## RECORDS FOR THE TASK
►

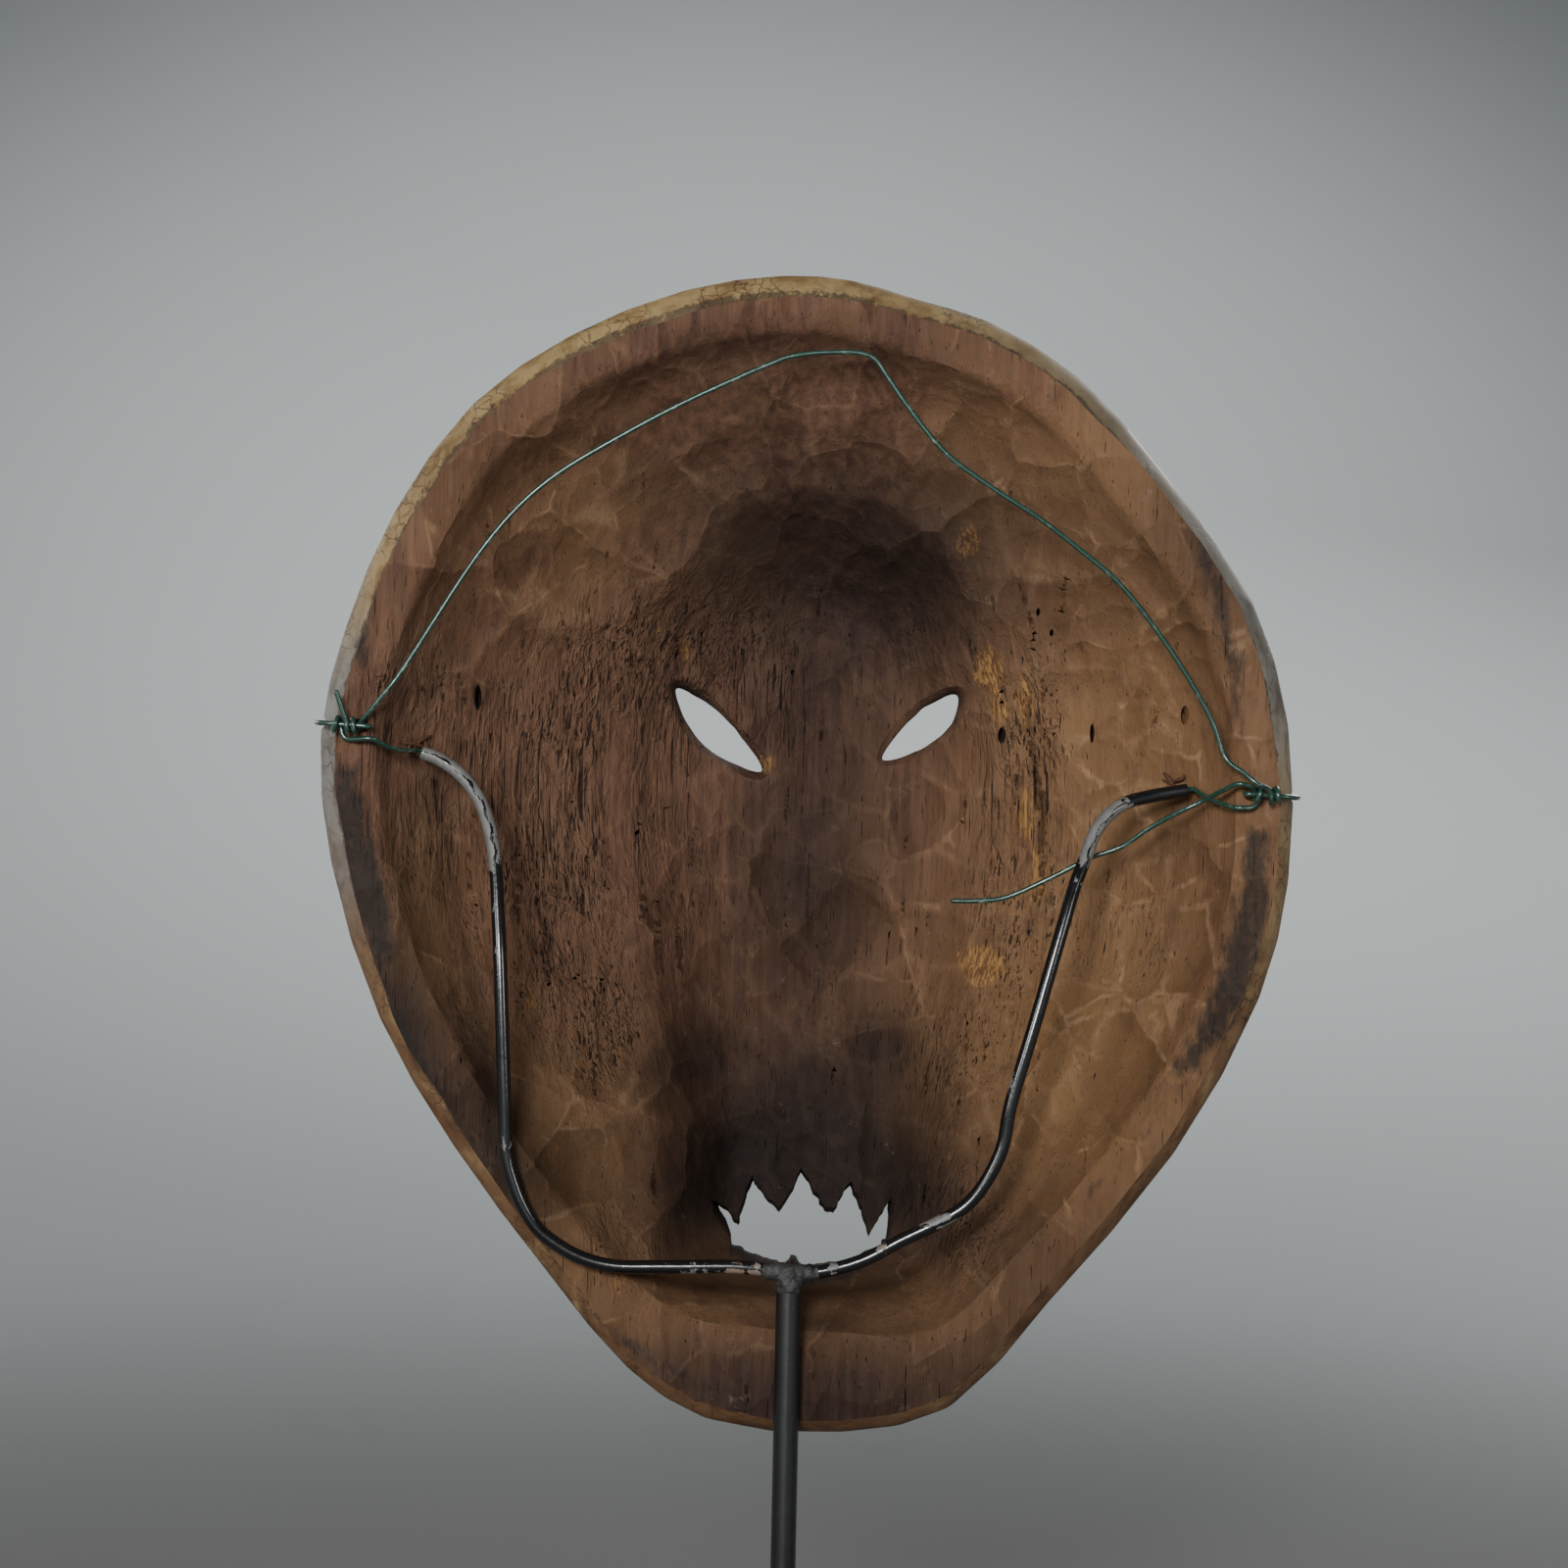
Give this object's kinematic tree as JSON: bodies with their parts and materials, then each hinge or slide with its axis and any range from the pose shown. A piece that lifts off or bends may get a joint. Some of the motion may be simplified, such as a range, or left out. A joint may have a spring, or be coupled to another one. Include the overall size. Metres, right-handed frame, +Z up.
{
  "type": "carved wooden mask on a display stand",
  "caption": "Hollow carved wooden face mask with slanted eye slits, a toothed mouth and a hanging wire, wired to the bent arms of a slim steel display stand.",
  "frame": {"origin": "middle of the felt pad's underside, on the post's axis, at table height", "axes": "+Z up; the face looks along -Y and the hollow back along +Y; +X is the side that the back view shows on its left"},
  "size_m": [0.2534, 0.1643, 0.4016],
  "materials": {
    "carved_wood": "bare gouged wood behind, worn paint in front",
    "black_steel": "semi-gloss black paint, chipped to a pale primer",
    "weld": "rough, half painted",
    "plain_steel": "zinc plated",
    "coated_wire": "dark green plastic coat on a steel core",
    "felt": "dark felt"
  },
  "bodies": {
    "stand": {"felt_pad": "felt", "base_plate": "black_steel", "base_screw": "plain_steel", "post": "black_steel", "weld_bead": "weld", "left_arm": "black_steel", "right_arm": "black_steel"},
    "mask": {"mask_shell": "carved_wood", "left_rim_loop": "coated_wire", "right_rim_loop": "coated_wire", "left_arm_tie": "coated_wire", "right_arm_tie": "coated_wire"},
    "hanger": {"hanger_wire": "coated_wire"}
  },
  "joints": [
    {"name": "mask_tilt", "type": "hinge", "parent": "stand", "child": "mask", "pos_m": [0.09775, -0.01569, 0.27727], "axis": [-0.9996, -0.004, -0.0284], "range_deg": [0, 12]},
    {"name": "hanger_swing", "type": "hinge", "parent": "mask", "child": "hanger", "pos_m": [0.11409, -0.00071, 0.28386], "axis": [-0.9983, 0, -0.0582], "range_deg": [0, 110]}
  ]
}
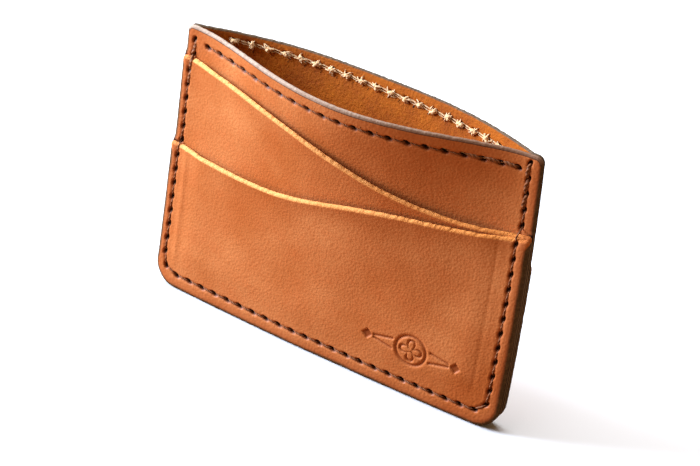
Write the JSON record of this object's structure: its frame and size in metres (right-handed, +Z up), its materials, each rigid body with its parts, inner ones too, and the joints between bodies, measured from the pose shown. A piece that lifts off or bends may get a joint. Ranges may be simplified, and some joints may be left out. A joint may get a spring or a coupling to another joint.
{
  "type": "card wallet",
  "caption": "Slim card wallet of stitched vegetable-tanned leather, its middle pocket bowed open, with overlapping curved card pockets on the front and a further pocket on the back.",
  "frame": {"origin": "centre of the wallet's footprint, on the plane that its bottom edge stands on", "axes": "+X along the width, to the right of someone who faces the front; -Y out of the front, the face with the stepped pockets; +Z up, from the bottom edge to the open mouth"},
  "size_m": [0.1024, 0.0248, 0.0737],
  "materials": {
    "body_leather": "satin vegetable-tanned leather, tan, burnished dark brown edges, raw amber flesh side inside",
    "pocket_leather": "satin vegetable-tanned leather, tan, with pale raw pocket edges",
    "needle_thread": "dark brown waxed thread",
    "bobbin_thread": "pale cream twisted thread"
  },
  "bodies": {
    "root": {"front_body_panel": "body_leather", "rear_body_panel": "body_leather", "front_upper_pocket": "pocket_leather", "front_lower_pocket": "pocket_leather", "rear_pocket": "pocket_leather", "perimeter_needle_thread": "needle_thread", "perimeter_bobbin_thread": "needle_thread", "front_rim_needle_thread": "needle_thread", "front_rim_bobbin_thread": "bobbin_thread", "rear_rim_needle_thread": "needle_thread", "rear_rim_bobbin_thread": "bobbin_thread"}
  },
  "joints": []
}
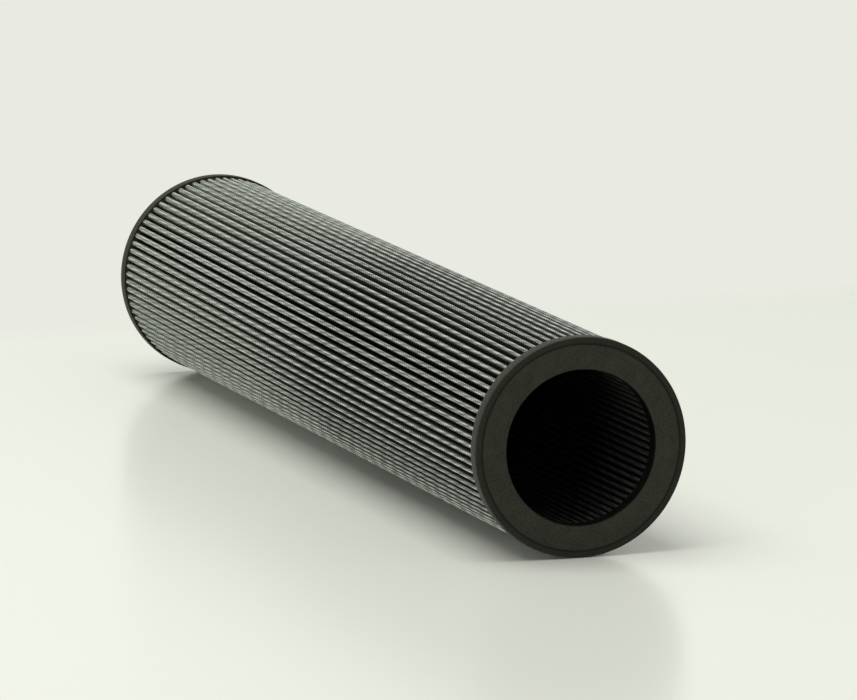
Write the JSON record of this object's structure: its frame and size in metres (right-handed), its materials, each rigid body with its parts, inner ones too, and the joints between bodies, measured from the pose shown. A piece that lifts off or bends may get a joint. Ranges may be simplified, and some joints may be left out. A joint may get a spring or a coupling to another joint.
{
  "type": "pleated filter element",
  "caption": "Long hollow pleated hydraulic filter element: a ring of deep mesh-faced folds between two open dark end caps, with no core tube.",
  "frame": {"origin": "centre of the bottom cap's face, where the element stands", "axes": "+Z along the element's axis, from the bottom cap to the top cap; the side seam of the pleats lies towards +X"},
  "size_m": [0.078, 0.078, 0.42],
  "materials": {
    "cap_plastic": "dark olive-grey moulded plastic, satin, slightly uneven",
    "adhesive": "dark cured epoxy adhesive",
    "wire_mesh": "fine woven wire cloth, pale greenish grey, satin",
    "filter_media": "off-white glass-fibre sheet, matt",
    "fleece": "thin pale spun fleece, matt"
  },
  "bodies": {
    "root": {"bottom_end_cap": "cap_plastic", "top_end_cap": "cap_plastic", "bottom_potting": "adhesive", "top_potting": "adhesive", "seam_bead": "adhesive", "outer_mesh": "wire_mesh", "inner_mesh": "wire_mesh", "prefilter_layer": "filter_media", "filter_medium": "filter_media", "downstream_fleece": "fleece"}
  },
  "joints": []
}
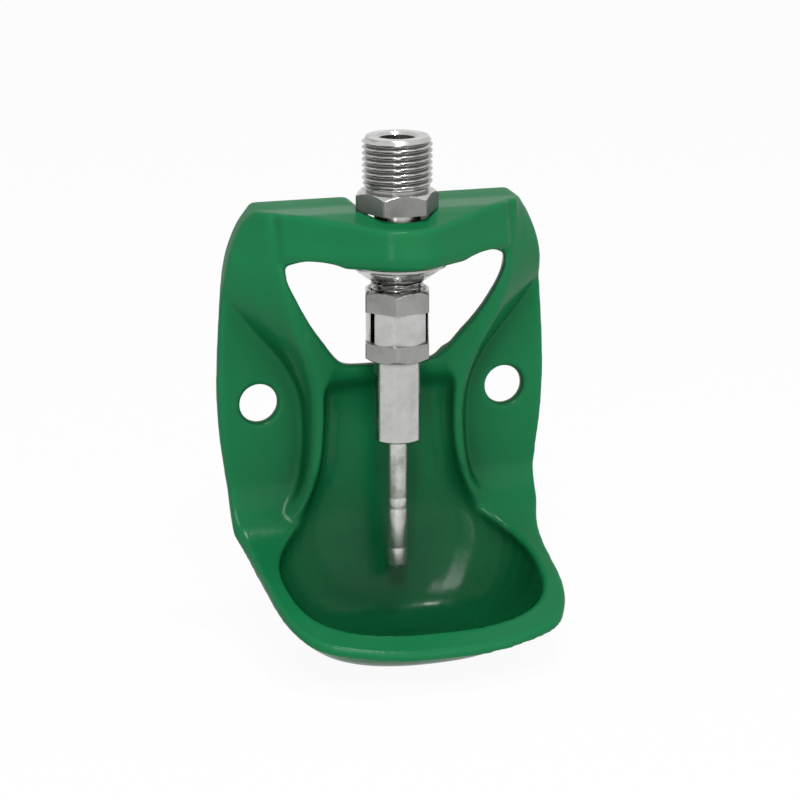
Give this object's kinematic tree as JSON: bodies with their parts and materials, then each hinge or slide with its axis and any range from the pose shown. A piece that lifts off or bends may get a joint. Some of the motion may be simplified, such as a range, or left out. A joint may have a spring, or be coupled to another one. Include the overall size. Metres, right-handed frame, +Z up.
{
  "type": "livestock drinking bowl",
  "caption": "Wall-mounted cast drinking bowl for small livestock, with two wings, a bridge and an upright rod valve that hangs into the bowl.",
  "frame": {"origin": "Midway between the two wall holes, on the back face of the casting", "axes": "+Z up, the front looks along -Y, the wall is the plane Y = 0, +X to the right seen from the front"},
  "size_m": [0.1036, 0.071, 0.1559],
  "materials": {
    "green_enamel": "glossy",
    "stainless_steel": "satin",
    "drawn_steel": "satin",
    "spring_steel": "satin",
    "black_rubber": "matte"
  },
  "bodies": {
    "housing": {"bowl_casting": "green_enamel", "inlet_fitting": "stainless_steel", "inlet_strainer": "stainless_steel", "clamp_nut": "stainless_steel", "guide_body": "stainless_steel", "valve_seal": "black_rubber", "valve_spring": "spring_steel"},
    "spring_plate": {"spring_cup": "drawn_steel"},
    "rod": {"valve_rod": "drawn_steel"}
  },
  "joints": [
    {"name": "rod_fore_aft", "type": "hinge", "parent": "housing", "child": "spring_plate", "pos_m": [0, -0.019, 0.03395], "axis": [1, 0, 0], "range_deg": [-2.8, 2.8], "stiffness_Nm_per_rad": 0.35, "deforming": ["valve_spring"]},
    {"name": "rod_side_to_side", "type": "hinge", "parent": "spring_plate", "child": "rod", "pos_m": [0, -0.019, 0.03395], "axis": [0, 1, 0], "range_deg": [-2.8, 2.8], "stiffness_Nm_per_rad": 0.35}
  ]
}
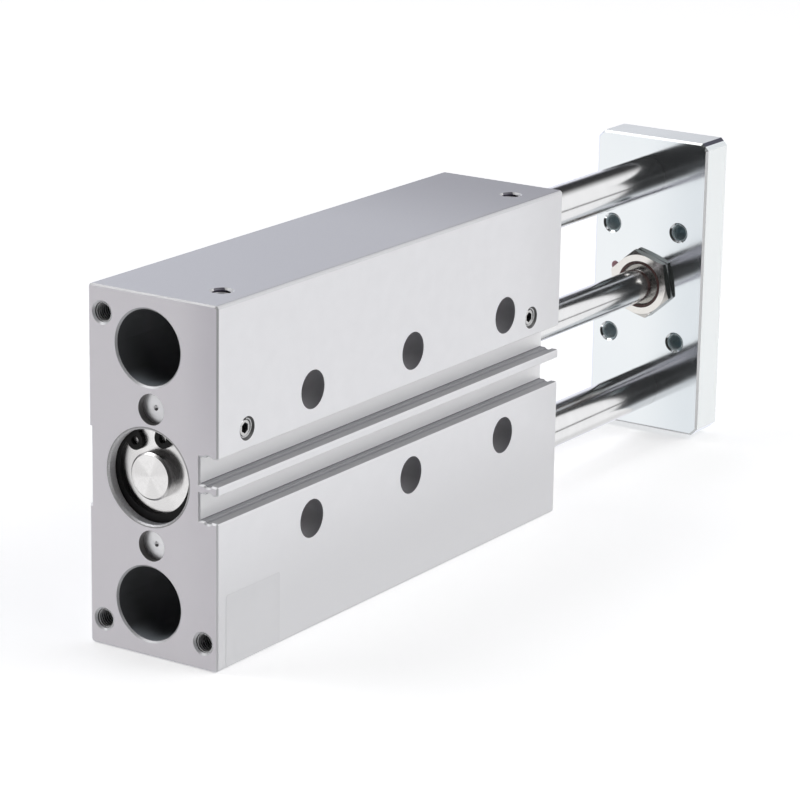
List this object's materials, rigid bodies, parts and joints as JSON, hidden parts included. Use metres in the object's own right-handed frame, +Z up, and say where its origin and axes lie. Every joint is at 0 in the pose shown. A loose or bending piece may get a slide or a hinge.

◄

## SET TASK
Each entry shown above must be quoted exactly, with its pictures left out.

## SOLUTION
Give this object's kinematic tree as JSON: bodies with their parts and materials, then each hinge or slide with its axis and any range from the pose shown. A piece that lifts off or bends may get a joint. Some of the motion may be simplified, such as a range, or left out. A joint may have a spring, or be coupled to another one. Include the overall size. Metres, right-handed frame, +Z up.
{
  "type": "carved wooden mask on a display stand",
  "caption": "Hollow carved wooden face mask with slanted eye slits, a toothed mouth and a hanging wire, wired to the bent arms of a slim steel display stand.",
  "frame": {"origin": "middle of the felt pad's underside, on the post's axis, at table height", "axes": "+Z up; the face looks along -Y and the hollow back along +Y; +X is the side that the back view shows on its left"},
  "size_m": [0.2534, 0.1643, 0.4016],
  "materials": {
    "carved_wood": "bare gouged wood behind, worn paint in front",
    "black_steel": "semi-gloss black paint, chipped to a pale primer",
    "weld": "rough, half painted",
    "plain_steel": "zinc plated",
    "coated_wire": "dark green plastic coat on a steel core",
    "felt": "dark felt"
  },
  "bodies": {
    "stand": {"felt_pad": "felt", "base_plate": "black_steel", "base_screw": "plain_steel", "post": "black_steel", "weld_bead": "weld", "left_arm": "black_steel", "right_arm": "black_steel"},
    "mask": {"mask_shell": "carved_wood", "left_rim_loop": "coated_wire", "right_rim_loop": "coated_wire", "left_arm_tie": "coated_wire", "right_arm_tie": "coated_wire"},
    "hanger": {"hanger_wire": "coated_wire"}
  },
  "joints": [
    {"name": "mask_tilt", "type": "hinge", "parent": "stand", "child": "mask", "pos_m": [0.09775, -0.01569, 0.27727], "axis": [-0.9996, -0.004, -0.0284], "range_deg": [0, 12]},
    {"name": "hanger_swing", "type": "hinge", "parent": "mask", "child": "hanger", "pos_m": [0.11409, -0.00071, 0.28386], "axis": [-0.9983, 0, -0.0582], "range_deg": [0, 110]}
  ]
}
Write the JSON record of this object's structure: its frame and size in metres (right-handed, +Z up), its materials, each rigid body with its parts, inner ones too, and the joints between bodies, measured from the pose shown. A piece that lifts off or bends may get a joint. Ranges may be simplified, and some joints may be left out. A joint may get a spring or a coupling to another joint.
{
  "type": "card wallet",
  "caption": "Slim card wallet of stitched vegetable-tanned leather, its middle pocket bowed open, with overlapping curved card pockets on the front and a further pocket on the back.",
  "frame": {"origin": "centre of the wallet's footprint, on the plane that its bottom edge stands on", "axes": "+X along the width, to the right of someone who faces the front; -Y out of the front, the face with the stepped pockets; +Z up, from the bottom edge to the open mouth"},
  "size_m": [0.1024, 0.0248, 0.0737],
  "materials": {
    "body_leather": "satin vegetable-tanned leather, tan, burnished dark brown edges, raw amber flesh side inside",
    "pocket_leather": "satin vegetable-tanned leather, tan, with pale raw pocket edges",
    "needle_thread": "dark brown waxed thread",
    "bobbin_thread": "pale cream twisted thread"
  },
  "bodies": {
    "root": {"front_body_panel": "body_leather", "rear_body_panel": "body_leather", "front_upper_pocket": "pocket_leather", "front_lower_pocket": "pocket_leather", "rear_pocket": "pocket_leather", "perimeter_needle_thread": "needle_thread", "perimeter_bobbin_thread": "needle_thread", "front_rim_needle_thread": "needle_thread", "front_rim_bobbin_thread": "bobbin_thread", "rear_rim_needle_thread": "needle_thread", "rear_rim_bobbin_thread": "bobbin_thread"}
  },
  "joints": []
}
Write the JSON record of this object's structure: its frame and size in metres (right-handed), its materials, each rigid body with its parts, inner ones too, and the joints between bodies, measured from the pose shown. A piece that lifts off or bends may get a joint. Ranges may be simplified, and some joints may be left out. A joint may get a spring or a coupling to another joint.
{
  "type": "pleated filter element",
  "caption": "Long hollow pleated hydraulic filter element: a ring of deep mesh-faced folds between two open dark end caps, with no core tube.",
  "frame": {"origin": "centre of the bottom cap's face, where the element stands", "axes": "+Z along the element's axis, from the bottom cap to the top cap; the side seam of the pleats lies towards +X"},
  "size_m": [0.078, 0.078, 0.42],
  "materials": {
    "cap_plastic": "dark olive-grey moulded plastic, satin, slightly uneven",
    "adhesive": "dark cured epoxy adhesive",
    "wire_mesh": "fine woven wire cloth, pale greenish grey, satin",
    "filter_media": "off-white glass-fibre sheet, matt",
    "fleece": "thin pale spun fleece, matt"
  },
  "bodies": {
    "root": {"bottom_end_cap": "cap_plastic", "top_end_cap": "cap_plastic", "bottom_potting": "adhesive", "top_potting": "adhesive", "seam_bead": "adhesive", "outer_mesh": "wire_mesh", "inner_mesh": "wire_mesh", "prefilter_layer": "filter_media", "filter_medium": "filter_media", "downstream_fleece": "fleece"}
  },
  "joints": []
}
Give this object's kinematic tree as JSON: bodies with their parts and materials, then each hinge or slide with its axis and any range from the pose shown. A piece that lifts off or bends may get a joint. Some of the motion may be simplified, such as a range, or left out. A joint may have a spring, or be coupled to another one. Include the overall size. Metres, right-handed frame, +Z up.
{
  "type": "livestock drinking bowl",
  "caption": "Wall-mounted cast drinking bowl for small livestock, with two wings, a bridge and an upright rod valve that hangs into the bowl.",
  "frame": {"origin": "Midway between the two wall holes, on the back face of the casting", "axes": "+Z up, the front looks along -Y, the wall is the plane Y = 0, +X to the right seen from the front"},
  "size_m": [0.1036, 0.071, 0.1559],
  "materials": {
    "green_enamel": "glossy",
    "stainless_steel": "satin",
    "drawn_steel": "satin",
    "spring_steel": "satin",
    "black_rubber": "matte"
  },
  "bodies": {
    "housing": {"bowl_casting": "green_enamel", "inlet_fitting": "stainless_steel", "inlet_strainer": "stainless_steel", "clamp_nut": "stainless_steel", "guide_body": "stainless_steel", "valve_seal": "black_rubber", "valve_spring": "spring_steel"},
    "spring_plate": {"spring_cup": "drawn_steel"},
    "rod": {"valve_rod": "drawn_steel"}
  },
  "joints": [
    {"name": "rod_fore_aft", "type": "hinge", "parent": "housing", "child": "spring_plate", "pos_m": [0, -0.019, 0.03395], "axis": [1, 0, 0], "range_deg": [-2.8, 2.8], "stiffness_Nm_per_rad": 0.35, "deforming": ["valve_spring"]},
    {"name": "rod_side_to_side", "type": "hinge", "parent": "spring_plate", "child": "rod", "pos_m": [0, -0.019, 0.03395], "axis": [0, 1, 0], "range_deg": [-2.8, 2.8], "stiffness_Nm_per_rad": 0.35}
  ]
}
List this object's materials, rigid bodies, parts and joints as JSON, hidden parts included. Use metres in the object's own right-handed frame, +Z up, and say where its origin and axes lie. Every joint is at 0 in the pose shown. A loose or bending piece may get a slide or a hinge.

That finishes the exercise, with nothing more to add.